As the name suggests, a fisherman’s knot is used with fishing line—when angling, to be sure, but when doing things like hanging wind chimes or a picture frame, too. Pass the free end of the line through the hook, leaving a generous loop. Now wrap the free end around the line five or six times. Pass the free end back under and then over the loop. Pull it to tighten. The bowline knot, which follows, is a cousin of this simple construct, as is the surgeon’s knot.

Bowline Knot

A bowline knot does just one thing: It forms and then locks a loop so that it can’t collapse. Take a generous length of rope. Make a small loop, turning it over on itself on the right hand side. Take the free end and pass it under and then over the line. Now go under the standing end, then over the loop and under it. Pull the free end and the standing end. Tighten it.

Surgeon’s Knot

Let’s all hope we’re lucky enough not to require doing our own suturing. All the same, a surgeon’s knot is very useful for many applications, making it especially easy to join two lines. Double each of them. Overlap the two lines so that the two ends of one hang out to the left, the two ends of the other to the right. Bring them together and loop them over, under and then over again. Loop the free right end over three more times, like a timber hitch. Now pull tight. That’s a knot that’s not going anywhere anytime soon.

Square Lashing

A lashing is a good way to hold beams and poles in place until they’re more securely bolted or tied down—and a good lashing with thick enough rope can last as long as a timber, as long as both are kept dry. Cross two poles at right angles, the vertical passing over the horizontal. (For practice, a couple of 1-foot-long dowels are good.) Tie a clove hitch on the vertical member. A clove hitch will come from the left—pass the free end over the pole, then behind it, then over itself, then behind the pole again, then in front of the pole and under the rope. Pull both ends to tighten.

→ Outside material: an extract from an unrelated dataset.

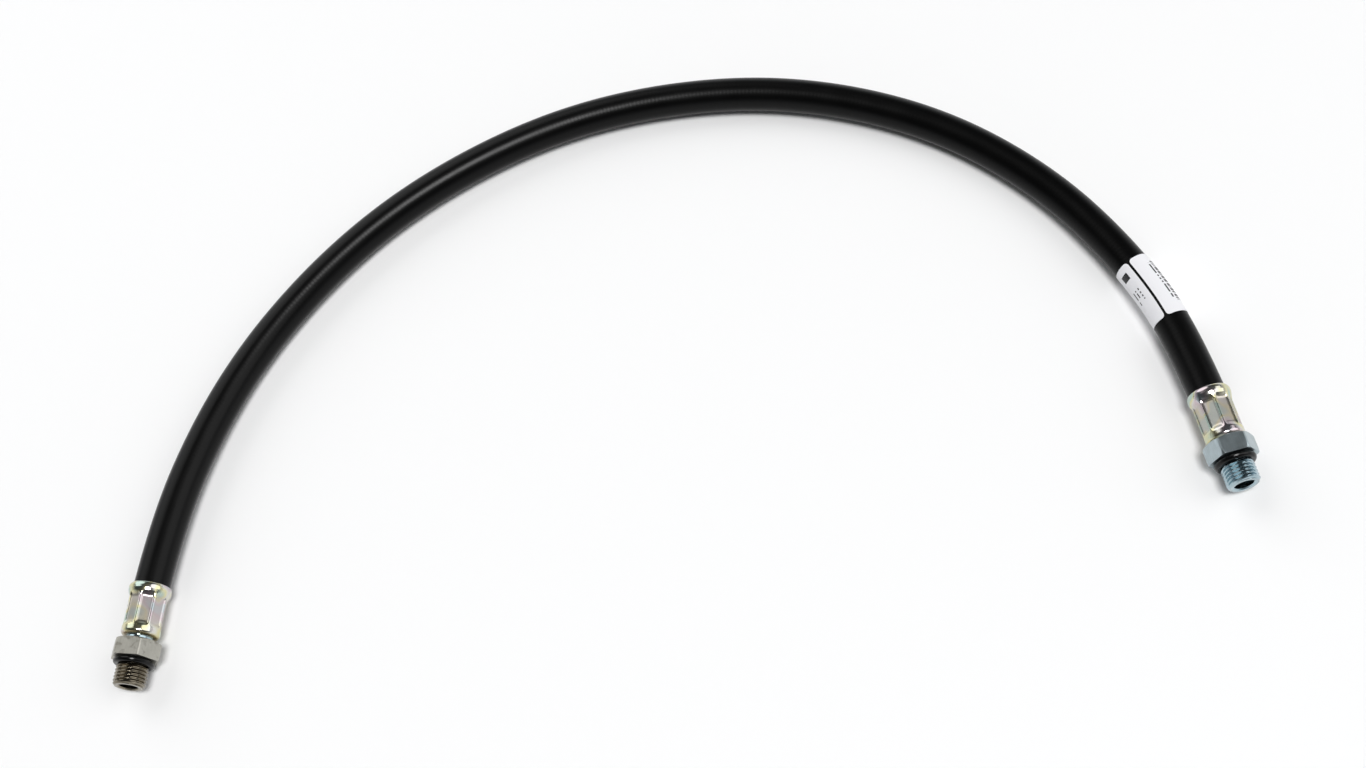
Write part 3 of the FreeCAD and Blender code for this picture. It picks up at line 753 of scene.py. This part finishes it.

Now take the free end and pass it under the horizontal pole. Pass it over the vertical member, then under the horizontal member on the left side. Wrap it in front of the vertical member below the horizontal member, then over the horizontal member. Wrap it in this way two more times. Now repeat the process, wrapping the vertical member in front and behind. The knot will indeed be square in shape by the time you’re finished. Tie it off with a half hitch.

Knot Know-How Resources

Originally published in 1944, Clifford Ashley’s Book of Knots, now called The Ashley Book of Knots, is the bible of fans of ropes and strings and their ways. An encyclopedia containing an astonishing 4,000 variations, it lists for $85—not cheap but essential for serious students.

Des Pawson’s Knots: The Complete Visual Guide is an easy-to-follow compendium teaching the hundred most basic knots; it’s a quarter the price of Ashley, though of course less comprehensive, and ought to find a place on any serious knot-lover’s shelf as well.

ProKnot (J.E. Sherry) is an iPhone app that sells for just two dollars and offers animated, step-by-step instructions for making 102 fishing and rope knots. It’s a good starter and a handy reference.